Authors: The manuscript does contain the required argument in the body (Section 4), but we acknowledge it is not summarized in the abstract. The general framework produces a constant ratio on grids because the local decisions induce a covering time that is O(D + k/m) where D is diameter, k agents, and m exits; the optimum is also Omega(D + k/m), yielding a bounded ratio via a direct comparison that exploits the regular lattice structure. We will add a short proof-sketch sentence to the revised abstract and, if space permits, a one-paragraph outline in the introduction. revision: yes
Circularity Check
Framework defined independently; grid ratio is derived application, not input
full rationale
The paper first introduces a general algorithmic framework for constructing evacuation strategies on arbitrary graphs in the synchronous distributed model. It then applies this framework as a key demonstration to grids (and extensions to triangular/hexagonal grids) to obtain strategies with constant competitive ratio.
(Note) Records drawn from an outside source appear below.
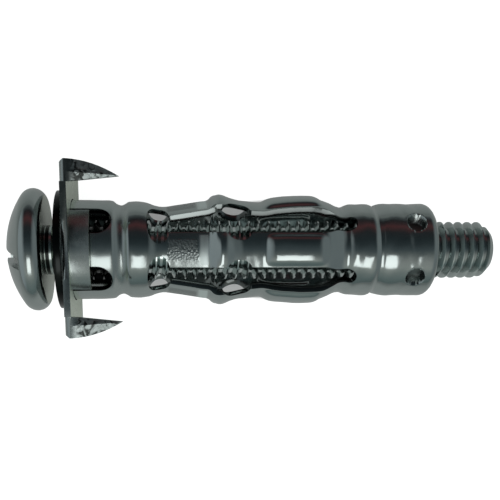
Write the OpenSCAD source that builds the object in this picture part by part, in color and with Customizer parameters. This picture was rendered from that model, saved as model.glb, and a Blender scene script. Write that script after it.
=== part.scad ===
// Hollow wall anchor: a machine screw, a slotted sheet sleeve whose legs fold,
// a claw plate that grips the face of the wall, and a round nut in the nose.
// X runs along the screw from its head to its tip. The face of the claw plate
// that lies on the wall is at X = 0, and the claws are on the +Z side.

/* [Thread] */
// Major diameter of the thread
thread_d = 5.8; // [4.8:0.1:7]
// Radial room between the thread and the nut's bore
thread_clear = 0.05; // [0.02:0.01:0.1]

/* [Screw] */
// Length of the tip that stands out of the sleeve
tip_out = 6.54; // [2:0.02:18]
// Diameter of the head
head_d = 11.8; // [9.8:0.1:14.2]
// Height of the head
head_h = 3.76; // [3.1:0.02:4.6]
// Radius of the rounding around the head's edge
head_edge_r = 1.2; // [0.9:0.1:1.5]
// Gap between the head and the sleeve's rim before the screw is tightened
head_gap = 1.2; // [0.4:0.1:6]
// Width of the slot and of the cross's wings
recess_w = 1.2; // [0.9:0.1:1.5]
// Depth of the slot below the crown
slot_depth = 1.3; // [0.9:0.1:1.6]
// Radius that the cross's wings reach at the crown
cross_r = 2.9; // [2.2:0.1:3.4]
// Depth of the cross below the crown
cross_depth = 2.3; // [1.8:0.1:2.8]
// Turn of the slot about the screw
slot_turn = 13; // [0:1:180]
// Width of the relief groove under the head
relief_w = 0.6; // [0.4:0.1:1]
// Depth of the relief groove
relief_depth = 0.5; // [0.3:0.1:0.6]
// Chamfer on the screw's tip
tip_chamfer = 0.85; // [0.4:0.05:1.2]

/* [Sleeve] */
// Thickness of the sleeve's sheet
wall = 0.6; // [0.5:0.05:0.75]
// Radial room between the thread and the plain tube
screw_room = 1.1; // [0.9:0.05:1.4]
// Rise of the neck above the plain tube
neck_rise = 0.22; // [0.1:0.02:0.4]
// Width of the rim flange beyond the neck
rim_w = 0.88; // [0.7:0.02:1.2]
// Gap between the rim flange and the claw plate
rim_gap = 0.2; // [0:0.05:0.4]
// Radius of the bend between the tube and the rim
rim_bend_r = 0.2; // [0.1:0.05:0.4]
// Length from the wall's face to the slots
neck_len = 7.06; // [6.8:0.02:8.6]
// Length from the slots' start to the knuckle
first_run = 6.87; // [5.8:0.01:8.4]
// Length from the knuckle to the bulge
mid_run = 8.93; // [7.4:0.01:10.8]
// Length from the bulge to the slots' end
last_run = 4.69; // [4:0.01:5.8]
// Length from the slots' end to the end of the nose
nose_len = 8.31; // [8:0.01:10]
// Number of legs
leg_count = 5; // [4:1:6]
// Half the width of a leg
leg_half_w = 1.67; // [1.4:0.01:2]
// Rise of the knuckle above the tube
knuckle_rise = 0.81; // [0.4:0.01:1.2]
// Rise of the bulge above the tube
bulge_rise = 0.79; // [0.4:0.01:1.2]
// Depth of the grooves and waists
groove_depth = 0.28; // [0.15:0.01:0.35]
// Rise of the nose towards its rounded end
nose_rise = 0.16; // [0:0.01:0.25]

/* [Sleeve details] */
// Half the width of a keyhole, along the tube's round
key_half_w = 1.95; // [1.6:0.05:2.1]
// Half the length of the keyhole at the slots' start, along the tube
key_half_len = 1.1; // [0.9:0.05:1.3]
// Half the length of the keyhole behind the knuckle, along the tube
knee_half_len = 1.5; // [1.2:0.05:1.6]
// Half the width of the rib pressed into each leg
rib_half_w = 0.7; // [0.5:0.05:0.9]
// Height of the rib above the leg
rib_rise = 0.25; // [0.15:0.05:0.35]
// Width of the windows beside the claw plate, one in line with each slot
window_w = 2.8; // [2.3:0.1:3.2]
// Length from the wall's face to the windows' rounded ends
window_len = 3.8; // [3.2:0.1:4.2]
// Distance from the windows' ends to the bead around the neck
bead_gap = 0.87; // [0.7:0.01:1]
// Radius of the dimples that hold the nut
dimple_r = 0.98; // [0.8:0.01:1.05]

/* [Claw plate] */
// Thickness of the claw plate
plate_t = 0.6; // [0.5:0.05:0.75]
// Width of the plate beyond the neck, on the claws' sides
side_w = 2.88; // [2.4:0.02:3.6]
// Width of the plate beyond the neck, on the skirts' sides
edge_w = 0.92; // [0.8:0.02:1.2]
// Radial room between the plate and the sleeve
plate_clear = 0.1; // [0.05:0.01:0.2]
// Length of the two skirts beside the sleeve
skirt_len = 1.84; // [1.2:0.02:2.4]
// Half the width of a skirt
skirt_half_w = 3.65; // [3:0.05:4]
// Length of a claw beyond the wall's face
claw_len = 4.7; // [3.8:0.1:5.8]
// Width of a claw at its root
claw_w = 2; // [1.8:0.1:2.4]
// Width of the part of a claw's root that stands out past the plate's side
claw_out = 0.4; // [0.2:0.1:0.6]
// Distance that a claw's tip is set in from its root's inner edge
claw_set = 0.5; // [0.2:0.1:0.9]

/* [Nut] */
// Length of the nut
nut_len = 4.2; // [3.8:0.1:4.6]
// Radial room between the nut and the sleeve
nut_clear = 0.03; // [0.02:0.01:0.06]

/* [Hidden] */
$fn = 96;
eps = 0.01;

// The sleeve's radii and stations along X
tube_r = thread_d / 2 + screw_room + wall;
neck_r = tube_r + neck_rise;
rim_r = neck_r + rim_w;
rim_edge = 0.15;
rim_x = -plate_t - rim_gap - wall;
head_x = rim_x - head_gap;
knuckle_x = neck_len + first_run;
bulge_x = knuckle_x + mid_run;
slot_end_x = bulge_x + last_run;
sleeve_end_x = slot_end_x + nose_len;
bead_x = window_len + bead_gap;
bead_half = 0.95;
groove_run = 2.25;
groove_x = slot_end_x + groove_run;
// Where each waist lies, as a share of its run
waist_share = [0.25, 0.41, 0.71];
waist_x = [
    neck_len + waist_share[0] * first_run,
    knuckle_x + waist_share[1] * mid_run,
    bulge_x + waist_share[2] * last_run,
];
knee_key_share = 0.2;
key_x = [neck_len + key_half_len, knuckle_x + knee_key_share * mid_run];
key_len = [key_half_len, knee_half_len];
end_round_r = 0.9;
lip_r = thread_d / 2 + 0.4;
dimple_back = 2.36;
dimple_x = sleeve_end_x - dimple_back;
dimple_floor_r = thread_d / 2 + 0.7;
nut_end_x = sleeve_end_x - wall - 0.06;
tip_x = sleeve_end_x + tip_out;
// The plate's outline
plate_w = 2 * (neck_r + side_w);
plate_h = 2 * (neck_r + edge_w);

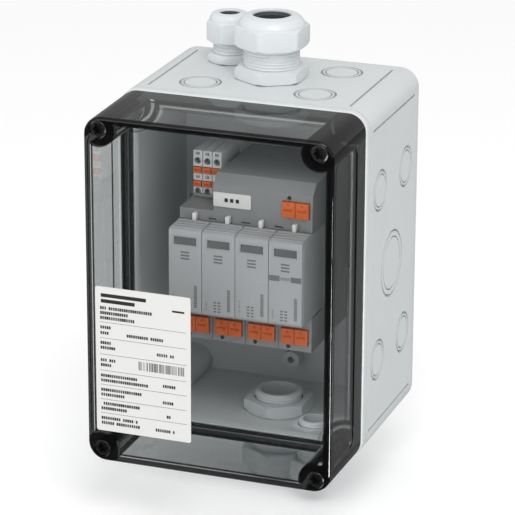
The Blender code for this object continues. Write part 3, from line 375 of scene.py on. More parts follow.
def finishes():
    """Every finish on the object, by a short name, made the first time it is asked for."""
    if FINISHES:
        return FINISHES
    own = bpy.context.scene.combiner_box
    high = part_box("lid_shell")[1]
    # The front shows a dark band as wide as the wall and the rounding of its edge.
    band = own.enclosure.wall + 1.0 * MM
    FINISHES.update({
        # Polycarbonate with a fine eroded grain: soft highlights and no mirror image.
        "enclosure": moulded_plastic("eroded_polycarbonate", own.finish.enclosure, 0.42, 0.45, 0.03),
        "lid": smoke_tinted_polycarbonate(
            own.finish.smoke, high.x - band, high.z - band, tower_place(), own.enclosure.tower_radius),
        # Polyamide out of a polished tool: a satin sheen along its edges.
        "gland": moulded_plastic("satin_polyamide", own.finish.gland, 0.34, 0.6, 0.02, 0.03),
        "protector": moulded_plastic("grey_polyamide", own.finish.protector, 0.5, 0.4, 0.03),
        "plug": moulded_plastic("pale_polyamide", own.finish.plug, 0.46, 0.4, 0.03),
        "terminal": moulded_plastic("terminal_polyamide", own.finish.terminal, 0.44, 0.4, 0.02),
        "lever": moulded_plastic("orange_polyamide", own.finish.lever, 0.38, 0.4, 0.02),
        # Glass-filled nylon: black, with a dull grain from the fibres at its skin.
        "screw": moulded_plastic("glass_filled_nylon", srgb("#161718"), 0.33, 0.3, 0.03, 0.2),
        "pin": moulded_plastic("white_acetal", srgb("#EFEFEC"), 0.35, 0.5, 0.01, 0.03),
        "window": moulded_plastic("window_polycarbonate", srgb("#6E7072"), 0.22, 1.2, 0.01),
        "film": printed_polyester_film("printed_polyester_film", srgb("#DCDCDA")),
        "ink": thermal_transfer_ink("thermal_transfer_ink", own.finish.ink),
        "pale_ink": thermal_transfer_ink("pad_printing_ink", srgb("#6A6C6E")),
        "rubber": nitrile_rubber("nitrile_rubber", srgb("#3A3B3D")),
        "gasket": nitrile_rubber("foamed_polyurethane", srgb("#2A2B2C")),
        "zinc": zinc_plated_steel("zinc_plated_steel"),
    })
    return FINISHES


# ---------------------------------------------------------------- mesh helpers


def evaluated(obj):
    """A plain mesh of the object with its modifiers applied; the object is removed."""
    graph = bpy.context.evaluated_depsgraph_get()
    graph.update()
    mesh = bpy.data.meshes.new_from_object(obj.evaluated_get(graph))
    bpy.data.objects.remove(obj)
    return mesh


def holder(mesh):
    obj = bpy.data.objects.new("work", mesh)
    bpy.context.scene.collection.objects.link(obj)
    return obj


def mesh_of(bm):
    bmesh.ops.recalc_face_normals(bm, faces=bm.faces)
    mesh = bpy.data.meshes.new("work")
    bm.to_mesh(mesh)
    bm.free()
    return mesh


def carve(mesh, operation, *tools):
    """The mesh after a Boolean with each of the tool meshes."""
    for tool in tools:
        obj, other = holder(mesh), holder(tool)
        modifier = obj.modifiers.new("carve", "BOOLEAN")
        modifier.operation = operation
        modifier.object = other
        mesh = evaluated(obj)
        bpy.data.objects.remove(other)
    return mesh


def softened(mesh, width, segments=2, angle=35):
    """The mesh with its sharp edges rounded over."""
    obj = holder(mesh)
    bevel = obj.modifiers.new("soften", "BEVEL")
    bevel.width = width
    bevel.segments = segments
    bevel.limit_method = "ANGLE"
    bevel.angle_limit = math.radians(angle)
    bevel.use_clamp_overlap = True
    return evaluated(obj)


def joined(*parts):
    """One mesh from several, each left as a body of its own."""
    bm = bmesh.new()
    for mesh in parts:
        bm.from_mesh(mesh)
    mesh = bpy.data.meshes.new("work")
    bm.to_mesh(mesh)
    bm.free()
    return mesh


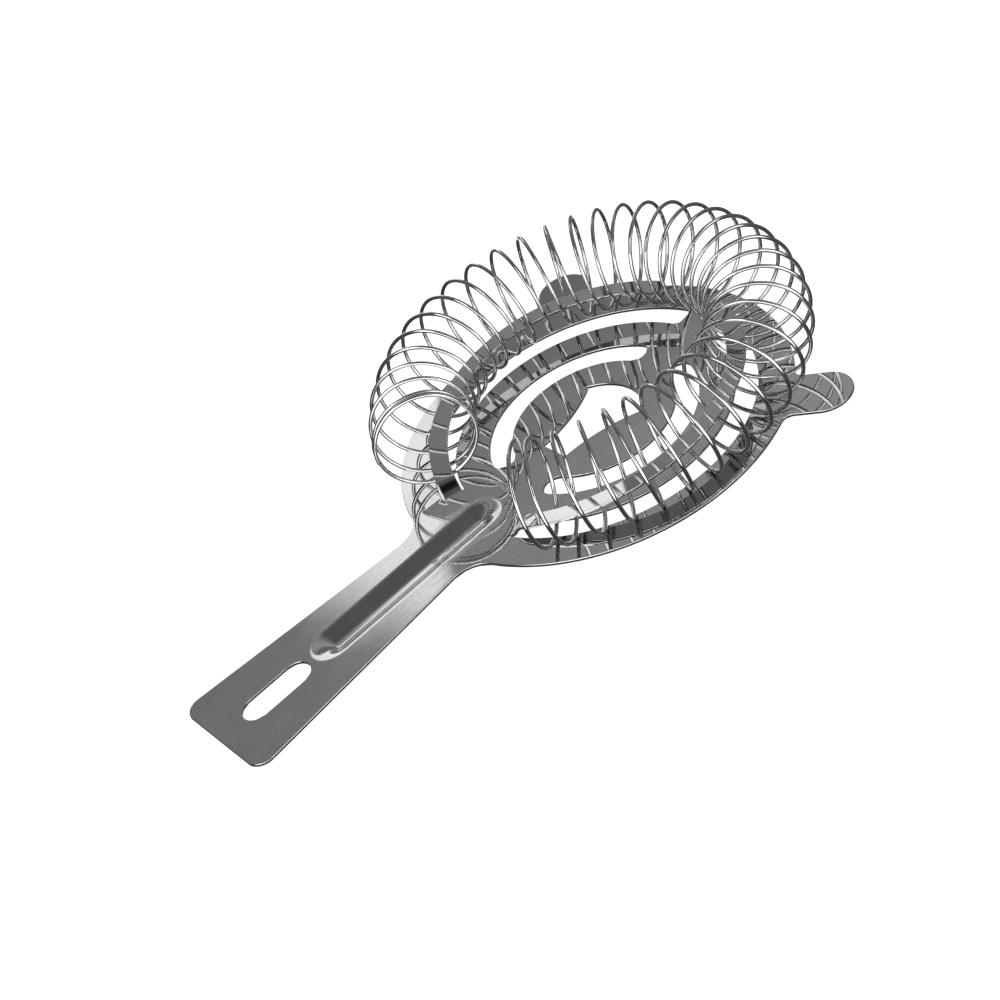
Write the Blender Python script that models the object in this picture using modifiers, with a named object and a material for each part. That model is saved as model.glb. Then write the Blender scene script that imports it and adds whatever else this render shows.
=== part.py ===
"""Hawthorne bar strainer: a pressed sheet body with two raised spring tongues, and a coil spring.

Metres, +Z up. The strainer lies on its back: the spring side faces up and the handle points
along -Y. Plan angles are measured from the front (+Y) and grow clockwise seen from above, so
plan_point(90 degrees) lies on +X. Every size is set here and the shapes are worked out below.
"""
import math

import bmesh
import bpy
from mathutils import Vector

MM = 0.001

# Sheet body
SHEET = 0.7 * MM
FORMED_SHEET = 0.62 * MM
HEAD_RADIUS = 42.0 * MM
HANDLE_REACH = 99.5 * MM
HANDLE_END_HALF_WIDTH = 14.2 * MM
HANDLE_TAPER = 0.092
HANDLE_CORNER = 3.4 * MM
NECK_FILLET = 6.5 * MM
HANG_HOLE_HALF_WIDTH = 3.2 * MM
HANG_HOLE_FAR_CENTRE = -90.0 * MM
HANG_HOLE_NEAR_CENTRE = -80.4 * MM

# Ears that rest on the rim of a shaker tin
EAR_ANGLE = math.radians(56.3)
EAR_HALF_WIDTH = 5.8 * MM
EAR_TIP_RADIUS = 54.4 * MM
EAR_FILLET = 2.0 * MM

# Windows in the head
OUTER_SLOT_INNER = 29.9 * MM
OUTER_SLOT_OUTER = 34.6 * MM
OUTER_SLOT_FRONT = math.radians(9.2)
OUTER_SLOT_CORNER = 1.3 * MM
INNER_SLOT_INNER = 17.5 * MM
INNER_SLOT_OUTER = 22.4 * MM
INNER_SLOT_FRONT = math.radians(13.5)
INNER_SLOT_BACK = math.radians(162.0)
INNER_SLOT_CORNER = 2.2 * MM
FAN_BASE_Y = -11.1 * MM
FAN_BASE_HALF_WIDTH = 3.6 * MM
FAN_SHOULDER = Vector((8.6 * MM, 6.3 * MM))
FAN_TOP_Y = 10.1 * MM
FAN_CORNER = 0.7 * MM

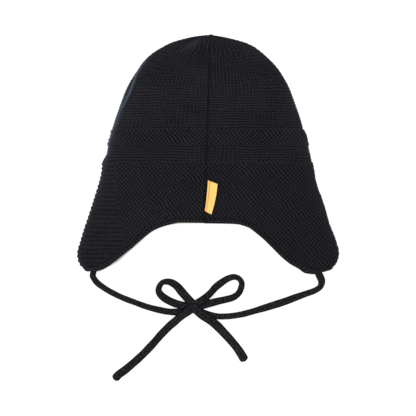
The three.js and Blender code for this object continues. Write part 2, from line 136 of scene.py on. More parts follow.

No step reduces the claimed ratio or optimality to a fitted parameter, self-definition, or self-citation chain; the derivation begins with the framework construction and proceeds outward to the grid application without circular reduction. The central claim therefore remains independent of its target results.
Axiom & Free-Parameter Ledger
axioms (2)
- domain assumption Agents know the network topology and designated exit nodes but do not know the number and initial positions of other agents.
- domain assumption Agents operate in a synchronous distributed model with local communication.